LA PEREGRINACIÓN DE CADA COmienzo de diciembre hasta la casa marcada con el número 45D-94 en el barrio Los Olivos, en Medellín, me obligó a abrir la novela Happy birthday, Capo.
En últimas, el trabajo de un escritor es mejor alimento para la curiosidad que la cháchara del taxista que nos lleva hasta los bajos de la comuna 13 y nos señala una fachada. En el libro de José Libardo Porras están los últimos revoloteos de Pablo Escobar, una polilla que da tumbos entre remordimientos, paranoias, sueños y la tentación del teléfono. Son ocho largas horas en la compañía de Inés, la cocinera con todas las medallas a la lealtad, y Corozo, un lavaperros como cualquiera, con agallas y sin hígados, aburrido bajo las modorras de la marihuana y receloso de la figura derrumbada del Patrón.
Todo se ve deforme desde las ventanas de esa casa que aparenta normalidad. Como si sus habitantes sólo pudieran ver a través de la mirilla de la puerta que amplía la realidad con su ojo de pescado. Pablo Escobar dedica buena parte de la mañana a vigilar a los recicladores de la esquina. Le parecen temibles y envía a Inés, su única posibilidad de agente encubierto, para que los indague. Ahora los albañiles que trabajan en la casa del lado están muy silenciosos. Por qué apagaron el radio, por qué ya no suenan Las mañanitas en versión de Javier Solís. “¿Albañiles?, dudó, ¿recicladores?, quién sabe”.
Las relaciones entre Corozo y el Capo se han ido enturbiando en medio de la decadencia y el tedio. Pablo se ha levantado primero que su guardaespaldas, ha descubierto el olor a marihuana debajo de su puerta, ha oído sus ronquidos: cómo se atrevía a dormir así en su presencia, sabiendo que él no podía conciliar el sueño y le pagaba millones para que velara a su lado. El Patrón sintió el piso sucio, andaba descalzo todo el día, y no pudo contener su rabia: “Póngase a barrer y a trapear, ¡güevón! Esta casa está muy sucia”. De ahí en adelante todo fue desconfianza entre el rey y su peón de brega. “Qué va, esta guerra no es mía”. Piensa Corozo y pone en la balanza los dos mil quinientos millones de recompensa. Qué habría hecho yo teniendo a la mano, a la distancia de una traición, dos mil quinientos millones de pesos, se pregunta Pablo Escobar mirando una vieja revista Fortuna de 1980 con un gracioso titular: “Rico McPablo”.

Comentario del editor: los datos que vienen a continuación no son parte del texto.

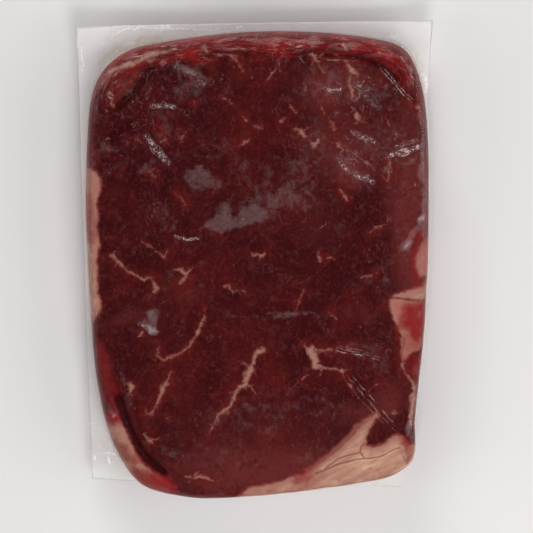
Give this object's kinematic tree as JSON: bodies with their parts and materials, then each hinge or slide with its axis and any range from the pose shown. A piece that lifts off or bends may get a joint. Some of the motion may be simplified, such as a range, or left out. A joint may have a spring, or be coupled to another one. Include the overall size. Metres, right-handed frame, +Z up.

Los noticieros de televisión y los periódicos, antiguo vicio del Patrón, ahora están prohibidos. Los medios se pasaron mostrando el peregrinaje de indeseables de su esposa y sus hijos. Ahora no los quiere ver. Así que las mañanas de insomnio y las tardes de calor con las cortinas corridas pasan más lentas. Oyendo los ladridos de los perros, el silbido del sereno, los gritos de los voceadores: “La uva Chilena, a mil pesitos la libra, el que no la lleve es porque está pelao”. Un ejército menor, las milicias del Eln, cobra la cuota de mantenimiento a todo el mundo en el barrio. Lo suyo es apenas un juego de pandillas, un murmullo que el avión de interceptaciones que sobrevuela la ciudad no podría detectar.
Inés prepara arroz con huevo y tajadas de plátano maduro. El olor logra que esa casa de desahuciados, con tres materas de anturios en la sala, colchonetas en las piezas y una cocina con cuatro platos Made in China, vuelva a tener un aire de familia. En sus últimos desesperos Pablo decide quemar los libros que han llenado sus hazañas de mentiras. Corozo ha logrado salvar No nacimos pa’ semilla y lee la historia ya sabida desentendido del mundo, con la Ingram en el suelo. Tocan la puerta y San Judas Tadeo nada puede hacer. Causas perdidas.